Although plaintiff had an absolute right to voluntarily dismiss its complaint and then refile at the time of the events giving rise to this appeal, our supreme court has now altered the standards applicable to voluntary dismissals under section 2 — 1009 of the Code of Civil Procedure (Ill. Rev. Stat. 1987, ch. 110, par. 2 — 1009). In Gibellina v.

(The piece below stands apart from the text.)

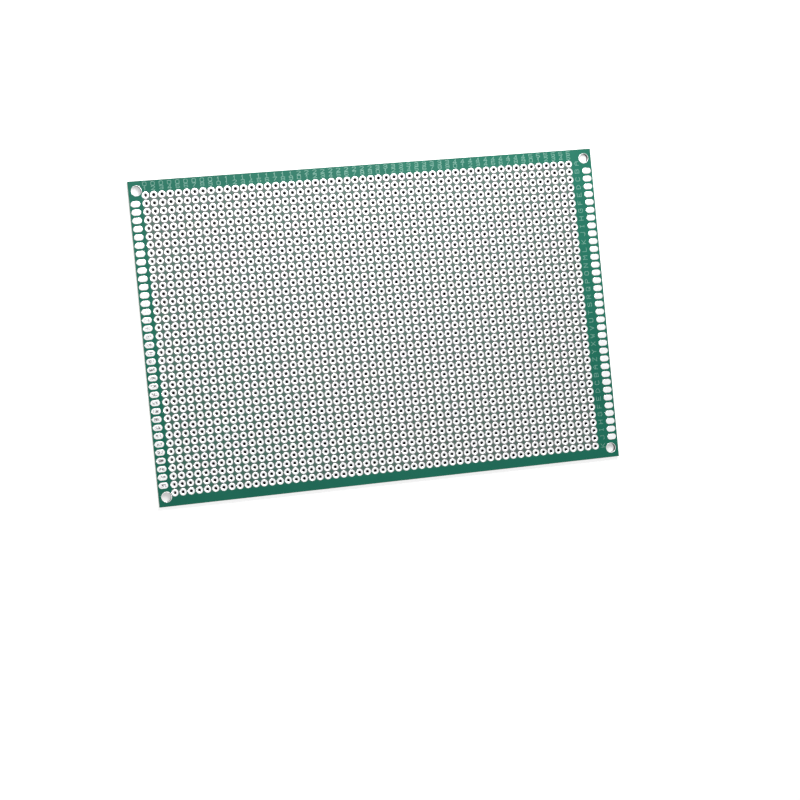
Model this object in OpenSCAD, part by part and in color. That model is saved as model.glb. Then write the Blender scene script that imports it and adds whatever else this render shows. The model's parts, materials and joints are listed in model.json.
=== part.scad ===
// Double-sided prototyping board: a drilled, green coated glass-epoxy panel with a square
// grid of tinned plated-through pads, oval pads along both short edges and four corner
// holes. Millimetres. The board lies flat, +X along its length, +Z up. The origin is the
// centre of its outline, at the level that its lower pads rest on.

/* [Panel] */
// Length of the panel along X
board_l = 150; // [100:1:200]
// Width of the panel along Y
board_w = 100; // [70:1:140]
// Thickness of the panel with its solder mask, without the pads
core_t = 1.5; // [0.6:0.05:3.2]

/* [Hole grid] */
// Distance between neighbouring hole centres, both ways
pitch = 2.54; // [2.5:0.01:5.08]
// Finished bore of a plated hole
hole_d = 1; // [0.7:0.05:1.2]
// Outer diameter of a round pad
pad_d = 2.3; // [1.6:0.05:2.35]
// Left edge of the panel to the first column of holes
margin_left = 5.15; // [5.15:0.05:8]
// Last column of holes to the right edge, with the strip for the row letters
margin_right = 7.69; // [5.15:0.01:12]
// Last row of holes to the far edge, with the strip for the column numbers
margin_far = 4.53; // [4.03:0.01:8]
// First row of holes to the near edge
margin_near = 4.03; // [4.03:0.01:8]

/* [Edge pads] */
// Length of an oval edge pad, towards the middle of the board
edge_pad_l = 3; // [2.4:0.1:3.3]
// Width of an oval edge pad, along the edge
edge_pad_w = 1.95; // [1:0.05:2.2]
// Bare strip between an oval edge pad and the edge of the panel
edge_gap = 0.35; // [0:0.05:0.4]
// Rows at each end of the grid that have no oval pad beside them
end_rows_bare = 1; // [1:1:6]

/* [Corner holes] */
// Finished bore of a corner hole
corner_d = 3; // [2:0.1:3]
// Width of the tinned rim around a corner hole
corner_rim = 0.15; // [0.11:0.01:0.19]
// Corner hole centre to the short edge
corner_inset_x = 2.5; // [2.2:0.05:2.5]
// Corner hole centre to the long edge
corner_inset_y = 3; // [2.4:0.1:3]

/* [Plating] */
// Thickness of the plated wall inside a hole
plating_t = 0.05; // [0.02:0.01:0.1]
// Height of the tinned pads above each face
foil_t = 0.05; // [0.03:0.01:0.15]

/* [Hidden] */
$fn = 32;
eps = 0.001; // keeps a whole number of pitches from rounding down

// Grid: as many columns and rows as fit between the margins, centred in that field
field_l = board_l - margin_left - margin_right;
field_w = board_w - margin_near - margin_far;
cols = floor(field_l / pitch + eps) + 1;
rows = floor(field_w / pitch + eps) + 1;
grid_x = (margin_left - margin_right) / 2;
grid_y = (margin_near - margin_far) / 2;

// Heights
core_z = foil_t;
top_z = core_z + core_t;

// Radii and offsets
hole_r = hole_d / 2;
drill_r = hole_r + plating_t;
pad_r = pad_d / 2;
corner_r = corner_d / 2;
corner_drill_r = corner_r + plating_t;
corner_rim_r = corner_r + corner_rim;
corner_x = board_l / 2 - corner_inset_x;
corner_y = board_w / 2 - corner_inset_y;
edge_pad_x = board_l / 2 - edge_gap - edge_pad_l / 2;

// Rows are numbered from 1, at the far edge
function col_x(c) = grid_x + (c - (cols + 1) / 2) * pitch;
function row_y(r) = grid_y + ((rows + 1) / 2 - r) * pitch;
function row_name(r) = str("pads_row_", r < 10 ? "0" : "", r);

// A place at each hole of the grid
module at_grid() {
    for (r = [1:rows], c = [1:cols]) translate([col_x(c), row_y(r)]) children();
}

// A place at each corner hole
module at_corners() {
    for (sx = [-1, 1], sy = [-1, 1]) translate([sx * corner_x, sy * corner_y]) children();
}

// A place at each edge pad of one side: -1 is the left edge and 1 the right
module at_edge_pads(side) {
    for (r = [1 + end_rows_bare:rows - end_rows_bare]) translate([side * edge_pad_x, row_y(r)]) children();
}

// Outline of an oval edge pad
module oval() {
    reach = (edge_pad_l - edge_pad_w) / 2;
    square([2 * reach, edge_pad_w], center = true);
    for (s = [-1, 1]) translate([s * reach, 0]) circle(d = edge_pad_w);
}

// Plated hole with a flat land on both faces: inner bore, wall in the panel and two rims
module eyelet(bore_r, wall_r, land_r) {
    rotate_extrude() polygon([
        [bore_r, 0], [land_r, 0], [land_r, core_z], [wall_r, core_z],
        [wall_r, top_z], [land_r, top_z], [land_r, top_z + foil_t], [bore_r, top_z + foil_t]
    ]);
}

// Glass-epoxy panel with every drilled hole, coated green on both faces
module laminate() {
    color("seagreen") difference() {
        translate([-board_l / 2, -board_w / 2, core_z]) cube([board_l, board_w, core_t]);
        at_grid() drill(drill_r);
        at_corners() drill(corner_drill_r);
    }
}

// Cutter for one hole, which runs past both faces of the panel
module drill(r) {
    translate([0, 0, core_z - 1]) cylinder(h = core_t + 2, r = r);
}

// One row of plated-through pads
module pads_row(r) {
    color("gainsboro") for (c = [1:cols]) translate([col_x(c), row_y(r)]) eyelet(hole_r, drill_r, pad_r);
}

// Oval pads of one side, on both faces
module edge_pads(side) {
    color("gainsboro") for (z = [0, top_z]) at_edge_pads(side) translate([0, 0, z]) linear_extrude(foil_t) oval();
}

// Plated corner holes, with a narrow rim on both faces
module corner_eyelets() {
    color("gainsboro") at_corners() eyelet(corner_r, corner_drill_r, corner_rim_r);
}

edge_pads(-1);  // edge_pads_left
edge_pads(1);  // edge_pads_right
corner_eyelets();
for (r = [1:rows]) pads_row(r);
laminate();
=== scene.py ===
import json
import math

import bpy
import numpy as np
from mathutils import Matrix, Vector
from mathutils.geometry import delaunay_2d_cdt


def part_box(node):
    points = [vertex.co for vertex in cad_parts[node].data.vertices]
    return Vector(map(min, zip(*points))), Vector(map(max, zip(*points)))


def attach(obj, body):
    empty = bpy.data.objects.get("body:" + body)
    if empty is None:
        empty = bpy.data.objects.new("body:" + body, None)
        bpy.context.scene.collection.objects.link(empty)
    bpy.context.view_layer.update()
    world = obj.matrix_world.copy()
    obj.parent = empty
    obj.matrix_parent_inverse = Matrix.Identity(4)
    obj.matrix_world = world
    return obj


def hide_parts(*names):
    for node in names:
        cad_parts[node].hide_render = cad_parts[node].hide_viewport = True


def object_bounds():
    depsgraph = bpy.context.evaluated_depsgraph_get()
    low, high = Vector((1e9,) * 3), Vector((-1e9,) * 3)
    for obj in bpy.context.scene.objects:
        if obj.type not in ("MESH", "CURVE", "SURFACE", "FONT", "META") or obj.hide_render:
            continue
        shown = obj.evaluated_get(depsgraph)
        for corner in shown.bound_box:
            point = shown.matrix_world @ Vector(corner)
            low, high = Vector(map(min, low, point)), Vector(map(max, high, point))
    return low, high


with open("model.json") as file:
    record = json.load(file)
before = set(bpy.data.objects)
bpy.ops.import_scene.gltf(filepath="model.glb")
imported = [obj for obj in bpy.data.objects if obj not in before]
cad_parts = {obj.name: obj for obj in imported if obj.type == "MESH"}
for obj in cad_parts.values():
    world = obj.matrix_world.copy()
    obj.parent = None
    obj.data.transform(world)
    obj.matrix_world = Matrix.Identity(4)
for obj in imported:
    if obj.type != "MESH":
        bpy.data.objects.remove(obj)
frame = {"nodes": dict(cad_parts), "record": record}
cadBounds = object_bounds()
mm = 0.001

# The board as the frame gives it: faces of the panel, places of the pads, sizes of the holes
panelLow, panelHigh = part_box("laminate")
faceTop, faceBottom = panelHigh.z, panelLow.z
mounts = {mount["name"]: mount for mount in frame["record"]["mounts"]}
leadGrid, cornerHoles = mounts["lead_grid"]["dims"], mounts["corner_holes"]["dims"]
rowNames = sorted(name for name in frame["nodes"] if name.startswith("pads_row_"))
rowBoxes = [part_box(name) for name in rowNames]
rowY = np.array([(low.y + high.y) / 2 for low, high in rowBoxes])
pitch = leadGrid["spacing_x_mm"] * mm
padRadius = (rowBoxes[0][1].y - rowBoxes[0][0].y) / 2
firstX, lastX = rowBoxes[0][0].x + padRadius, rowBoxes[0][1].x - padRadius
columnX = np.linspace(firstX, lastX, round((lastX - firstX) / pitch) + 1)
padTop, padBottom = rowBoxes[0][1].z, rowBoxes[0][0].z
ovalBoxes = {side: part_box(f"edge_pads_{side}") for side in ("left", "right")}
print("frame:", len(rowY), "rows of", len(columnX), "pads")


# every pair of an x and a y, as an array of points
def places(xs, ys):
    gridX, gridY = np.meshgrid(xs, ys)
    return np.stack([gridX.ravel(), gridY.ravel()], axis=1)


# points (n, 3) and faces become one mesh object at the origin: an array of faces for each number of
# corners; finish gives each face its material, and a face marked flat keeps its own shade
def meshPiece(name, points, *faces, finish=None, flat=None):
    corners = np.concatenate([group.ravel() for group in faces]).astype(np.int32)
    widths = np.concatenate([np.full(len(group), group.shape[1], dtype=np.int32) for group in faces])
    mesh = bpy.data.meshes.new(name)
    mesh.vertices.add(len(points))
    mesh.vertices.foreach_set("co", np.ascontiguousarray(points, dtype=np.float32).ravel())
    mesh.loops.add(len(corners))
    mesh.loops.foreach_set("vertex_index", corners)
    mesh.polygons.add(len(widths))
    mesh.polygons.foreach_set("loop_start", np.cumsum(widths, dtype=np.int32) - widths)
    mesh.polygons.foreach_set("use_smooth", np.ones(len(widths), dtype=bool) if flat is None else ~flat)
    if finish is not None:
        mesh.polygons.foreach_set("material_index", finish.astype(np.int32))
    mesh.update(calc_edges=True)
    piece = bpy.data.objects.new(name, mesh)
    bpy.context.scene.collection.objects.link(piece)
    return piece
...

Handley (1989), 127 Ill 2d 122, 138, the court held that a trial court may now hear and decide “a motion which has been filed prior to a section 2 — 1009 motion when that motion, if favorably ruled on by the court, could result in a final disposition of the case.” (Emphasis in original.) In announcing this new rule, however, the supreme court expressly stated that it would be applied “effective as of the date of filing of this opinion and prospectively only.” (Gibellina v. Handley, 127 Ill. 2d at 137.) We therefore express no view as to how, if at all, the new rule may have affected the situation present here.

For the foregoing reasons, the judgment of the circuit court of Johnson County dismissing plaintiff’s cause of action with prejudice is reversed, and the cause is remanded for further proceedings consistent with the views expressed in this opinion.

Reversed and remanded.

WELCH, P.J., and GOLDENHERSH, J., concur.